In the second and third directions, in the process of field research and laboratory analytical studies, Ural Federal University archaeologists have made discoveries not only of regional, but also of all-Russian and partly of Eurasian scale.
In the second direction the scientists managed to determine the location and, under the leadership of Victor Borzunov, outline the area of the northernmost in Eurasia and the world neolithic fortifications of the 6th-4th millennium B.C., located in the taiga Priobie and Trans-Urals. The most northern and ancient of these fortifications, the settlement of Amnya I, was discovered by archaeologists from UrFU in the late 1980s in the basin of the Kazym River in the Lower Priobie. Radiocarbon analysis showed that the site belongs to the 6th millennium B.C., and with calibration corrections it dates to the 7th-6th millennium B.C.
"The emergence of fortifications in the taiga occurred against the background of a sharp global warming of the climate in the northern hemisphere, with temperatures higher than today. Warming shifted the northern boundary of the forests up to the middle of the Yamal Peninsula. Then also occurred the first mass settlement of the West Siberian taiga by societies that previously, apparently, inhabited the territory of the modern Ural-Siberian forest-steppe, the Ural-Kazakh steppes, the Caspian and Aral Sea regions. The reason for the creation of the fortified centers in the taiga is the first division and assignment of the richest hunting and fishing grounds to the individual, most powerful communities and the establishment of absolute control over them," explains Victor Borzunov.

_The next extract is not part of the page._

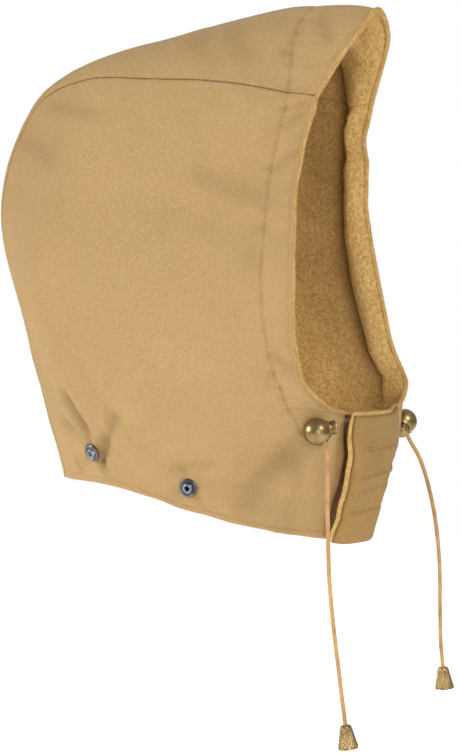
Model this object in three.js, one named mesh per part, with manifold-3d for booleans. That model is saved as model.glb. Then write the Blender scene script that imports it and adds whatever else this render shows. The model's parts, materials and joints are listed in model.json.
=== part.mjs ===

According to him, in terms of topography, defensive system, residential architecture and other characteristics Ural-West Siberian fortified settlements are fundamentally different from the ancient fortifications of the south and east of Eurasia, which appeared in the Middle East in the 9th - 6th millennium B.C. First in the world and in the Old-World pastoral farmers created fortifications and protocities with stone and adobe defensive and residential architecture, using wood only as a supporting material.
"It cannot be completely ruled out that the ancient "peoples" of the north of Siberia borrowed the very idea of creation surrounded by the simplest fortification devices. However, assumptions that the appearance of ceramics, weapons and tools of quality stone, fortified settlements and other innovations in the taiga Priob'ye are caused by direct and simultaneous relocation of cattle farmers from Anatolia and the Balkans are not confirmed," indicates Borzunov.
In the third area of research led by Olga Korochkova, Head Specialist of the Laboratory, Ural Federal University archaeologists identified and characterized in the western part of the Sverdlovsk Region a powerful center of non-ferrous metallurgy and metalworking of the Bronze Age in the Koptyak-Seyma area of the Trans-Ural region. It functioned in the mountain-forested Trans-Ural region in the 20th-18th centuries B.C. as part of the vast Eurasian metallurgical province. Its reference archeological monument - a unique cult center Shaitanskoye Lake II, discovered by Tagil archeologists and studied by Ural Federal University employees - is located between Ekaterinburg and Nizhny Tagil. This sanctuary with copper-bronze weapons, numerous sacrifices and rare burials was founded by a "symbiotic" society.